━━━━━ Data

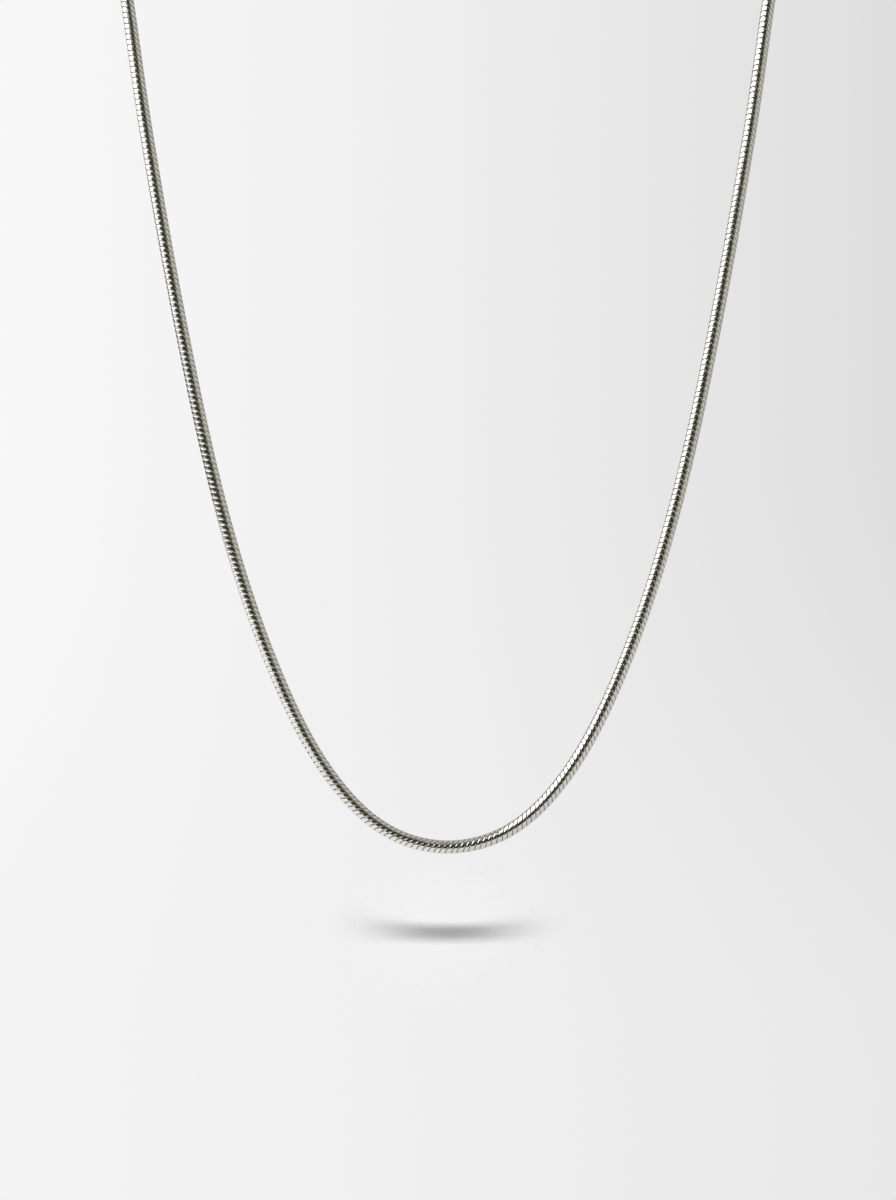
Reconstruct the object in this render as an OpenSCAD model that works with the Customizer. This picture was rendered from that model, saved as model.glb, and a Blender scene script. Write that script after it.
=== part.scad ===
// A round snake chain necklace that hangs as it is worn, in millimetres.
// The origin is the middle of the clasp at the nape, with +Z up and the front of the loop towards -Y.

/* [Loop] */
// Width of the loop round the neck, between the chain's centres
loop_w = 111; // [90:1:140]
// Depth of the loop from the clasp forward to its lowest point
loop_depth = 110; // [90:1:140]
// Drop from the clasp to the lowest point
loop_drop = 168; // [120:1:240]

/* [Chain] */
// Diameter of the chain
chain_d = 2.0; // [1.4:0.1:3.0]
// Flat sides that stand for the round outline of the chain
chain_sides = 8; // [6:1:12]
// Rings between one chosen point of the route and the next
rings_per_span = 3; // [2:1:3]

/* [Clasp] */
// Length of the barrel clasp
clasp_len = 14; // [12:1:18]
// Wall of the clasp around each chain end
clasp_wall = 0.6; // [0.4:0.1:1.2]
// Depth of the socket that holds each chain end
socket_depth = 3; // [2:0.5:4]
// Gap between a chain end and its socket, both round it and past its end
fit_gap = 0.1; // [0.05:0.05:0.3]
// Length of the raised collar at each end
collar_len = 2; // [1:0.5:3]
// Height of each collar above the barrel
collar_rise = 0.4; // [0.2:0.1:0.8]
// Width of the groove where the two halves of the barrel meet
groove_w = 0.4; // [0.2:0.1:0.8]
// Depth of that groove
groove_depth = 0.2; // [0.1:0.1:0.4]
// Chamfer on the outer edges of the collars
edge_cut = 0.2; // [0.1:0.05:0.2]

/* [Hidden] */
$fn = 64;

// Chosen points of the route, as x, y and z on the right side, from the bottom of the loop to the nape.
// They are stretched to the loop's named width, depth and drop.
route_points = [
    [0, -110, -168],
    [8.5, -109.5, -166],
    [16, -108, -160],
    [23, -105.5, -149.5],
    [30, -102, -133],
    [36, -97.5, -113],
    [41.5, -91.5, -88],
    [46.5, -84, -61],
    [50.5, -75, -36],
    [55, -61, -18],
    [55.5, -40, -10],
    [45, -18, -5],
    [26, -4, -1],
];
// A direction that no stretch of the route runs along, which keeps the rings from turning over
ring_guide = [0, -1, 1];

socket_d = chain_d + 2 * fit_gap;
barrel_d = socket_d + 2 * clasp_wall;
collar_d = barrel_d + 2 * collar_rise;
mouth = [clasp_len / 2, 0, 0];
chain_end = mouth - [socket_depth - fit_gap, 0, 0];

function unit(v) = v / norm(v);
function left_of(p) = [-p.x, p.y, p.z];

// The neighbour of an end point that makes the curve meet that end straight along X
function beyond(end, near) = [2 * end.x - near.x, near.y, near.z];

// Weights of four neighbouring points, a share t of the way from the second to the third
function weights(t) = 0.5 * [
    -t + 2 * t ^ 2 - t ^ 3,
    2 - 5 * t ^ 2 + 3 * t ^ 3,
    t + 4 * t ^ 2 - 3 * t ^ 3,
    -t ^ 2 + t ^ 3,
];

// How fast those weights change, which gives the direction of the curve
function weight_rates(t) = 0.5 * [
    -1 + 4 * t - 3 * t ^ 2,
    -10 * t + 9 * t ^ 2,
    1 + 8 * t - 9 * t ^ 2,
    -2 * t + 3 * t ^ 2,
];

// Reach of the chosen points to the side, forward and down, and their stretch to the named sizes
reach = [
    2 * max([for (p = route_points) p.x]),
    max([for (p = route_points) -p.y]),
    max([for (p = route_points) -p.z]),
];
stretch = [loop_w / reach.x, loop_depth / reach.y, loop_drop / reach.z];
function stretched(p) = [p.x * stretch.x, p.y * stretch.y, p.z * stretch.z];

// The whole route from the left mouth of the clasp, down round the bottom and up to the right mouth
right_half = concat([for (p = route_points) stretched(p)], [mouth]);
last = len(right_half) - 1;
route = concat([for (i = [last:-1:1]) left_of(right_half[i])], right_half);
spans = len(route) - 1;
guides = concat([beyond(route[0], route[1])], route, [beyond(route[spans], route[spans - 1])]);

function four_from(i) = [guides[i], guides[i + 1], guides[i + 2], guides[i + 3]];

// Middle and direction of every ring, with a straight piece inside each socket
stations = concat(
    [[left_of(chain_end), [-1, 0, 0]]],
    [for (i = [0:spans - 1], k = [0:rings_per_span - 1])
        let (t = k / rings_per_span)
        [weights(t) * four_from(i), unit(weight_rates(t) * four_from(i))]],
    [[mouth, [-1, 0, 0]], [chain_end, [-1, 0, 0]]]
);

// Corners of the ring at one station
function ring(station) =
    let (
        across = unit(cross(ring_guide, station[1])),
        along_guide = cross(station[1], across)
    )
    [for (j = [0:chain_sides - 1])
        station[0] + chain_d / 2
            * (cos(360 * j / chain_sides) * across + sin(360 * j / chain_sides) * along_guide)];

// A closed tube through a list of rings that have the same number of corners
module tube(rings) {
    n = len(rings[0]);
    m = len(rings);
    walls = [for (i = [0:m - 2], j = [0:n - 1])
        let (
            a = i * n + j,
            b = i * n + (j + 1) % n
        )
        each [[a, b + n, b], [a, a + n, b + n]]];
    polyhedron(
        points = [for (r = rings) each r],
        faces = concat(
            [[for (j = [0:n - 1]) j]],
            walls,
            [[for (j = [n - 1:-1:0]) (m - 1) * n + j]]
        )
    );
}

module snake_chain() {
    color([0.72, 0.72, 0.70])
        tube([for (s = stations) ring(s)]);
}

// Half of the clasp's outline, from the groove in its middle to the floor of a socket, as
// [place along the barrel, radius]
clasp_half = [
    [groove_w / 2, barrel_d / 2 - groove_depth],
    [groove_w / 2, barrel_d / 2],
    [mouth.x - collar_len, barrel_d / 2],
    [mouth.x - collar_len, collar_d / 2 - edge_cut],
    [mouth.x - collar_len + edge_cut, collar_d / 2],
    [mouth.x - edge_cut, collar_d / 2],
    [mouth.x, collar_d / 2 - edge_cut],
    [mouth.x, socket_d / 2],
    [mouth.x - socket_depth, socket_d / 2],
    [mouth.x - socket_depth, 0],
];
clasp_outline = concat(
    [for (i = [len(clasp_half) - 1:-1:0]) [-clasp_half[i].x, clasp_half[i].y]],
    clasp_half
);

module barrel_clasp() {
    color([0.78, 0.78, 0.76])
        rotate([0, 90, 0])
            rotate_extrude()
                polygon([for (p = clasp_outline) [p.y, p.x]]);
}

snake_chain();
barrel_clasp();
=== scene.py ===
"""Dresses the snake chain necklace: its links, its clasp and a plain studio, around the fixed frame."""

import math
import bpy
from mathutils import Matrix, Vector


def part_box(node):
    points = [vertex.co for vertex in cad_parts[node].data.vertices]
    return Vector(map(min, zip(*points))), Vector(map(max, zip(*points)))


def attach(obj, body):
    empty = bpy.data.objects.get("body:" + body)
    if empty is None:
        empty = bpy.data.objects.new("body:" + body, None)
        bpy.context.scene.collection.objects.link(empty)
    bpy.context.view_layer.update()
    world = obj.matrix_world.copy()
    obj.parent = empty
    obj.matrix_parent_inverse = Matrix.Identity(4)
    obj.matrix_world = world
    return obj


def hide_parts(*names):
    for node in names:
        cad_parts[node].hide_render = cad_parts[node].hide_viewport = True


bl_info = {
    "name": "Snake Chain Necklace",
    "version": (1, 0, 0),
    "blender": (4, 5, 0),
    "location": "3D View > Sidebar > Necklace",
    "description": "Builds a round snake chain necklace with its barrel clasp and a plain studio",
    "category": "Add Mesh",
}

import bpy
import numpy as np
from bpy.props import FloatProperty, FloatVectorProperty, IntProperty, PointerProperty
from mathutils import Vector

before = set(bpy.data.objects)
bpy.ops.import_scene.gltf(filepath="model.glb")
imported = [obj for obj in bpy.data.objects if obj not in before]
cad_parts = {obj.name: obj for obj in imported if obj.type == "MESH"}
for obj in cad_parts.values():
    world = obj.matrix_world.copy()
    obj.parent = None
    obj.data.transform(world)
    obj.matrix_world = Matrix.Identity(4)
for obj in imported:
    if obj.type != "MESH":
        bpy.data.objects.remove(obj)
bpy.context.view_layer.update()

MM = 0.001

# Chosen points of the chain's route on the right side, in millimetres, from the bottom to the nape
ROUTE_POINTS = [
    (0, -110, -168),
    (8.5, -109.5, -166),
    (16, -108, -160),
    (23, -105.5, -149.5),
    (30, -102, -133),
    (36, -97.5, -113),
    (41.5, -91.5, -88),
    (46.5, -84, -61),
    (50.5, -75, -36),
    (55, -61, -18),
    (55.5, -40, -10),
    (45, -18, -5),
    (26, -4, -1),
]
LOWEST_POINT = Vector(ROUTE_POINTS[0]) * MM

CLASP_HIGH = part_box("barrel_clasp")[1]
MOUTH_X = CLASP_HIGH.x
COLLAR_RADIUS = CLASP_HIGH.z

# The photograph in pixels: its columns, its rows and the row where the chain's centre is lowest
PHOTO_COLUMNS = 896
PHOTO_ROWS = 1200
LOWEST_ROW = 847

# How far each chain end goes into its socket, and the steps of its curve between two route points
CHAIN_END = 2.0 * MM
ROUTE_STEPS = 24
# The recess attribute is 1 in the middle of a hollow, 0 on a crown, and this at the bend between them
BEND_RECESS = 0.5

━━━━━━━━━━

Reproduce verbatim only the segment of the listing bounded by the line containing "color([0.78, 0.78, 0.76])" and the line containing "obj.matrix_parent_inverse = Matrix.Identity(4)", with both boundary lines included.

Final result.
    color([0.78, 0.78, 0.76])
        rotate([0, 90, 0])
            rotate_extrude()
                polygon([for (p = clasp_outline) [p.y, p.x]]);
}

snake_chain();
barrel_clasp();
=== scene.py ===
"""Dresses the snake chain necklace: its links, its clasp and a plain studio, around the fixed frame."""

import math
import bpy
from mathutils import Matrix, Vector


def part_box(node):
    points = [vertex.co for vertex in cad_parts[node].data.vertices]
    return Vector(map(min, zip(*points))), Vector(map(max, zip(*points)))


def attach(obj, body):
    empty = bpy.data.objects.get("body:" + body)
    if empty is None:
        empty = bpy.data.objects.new("body:" + body, None)
        bpy.context.scene.collection.objects.link(empty)
    bpy.context.view_layer.update()
    world = obj.matrix_world.copy()
    obj.parent = empty
    obj.matrix_parent_inverse = Matrix.Identity(4)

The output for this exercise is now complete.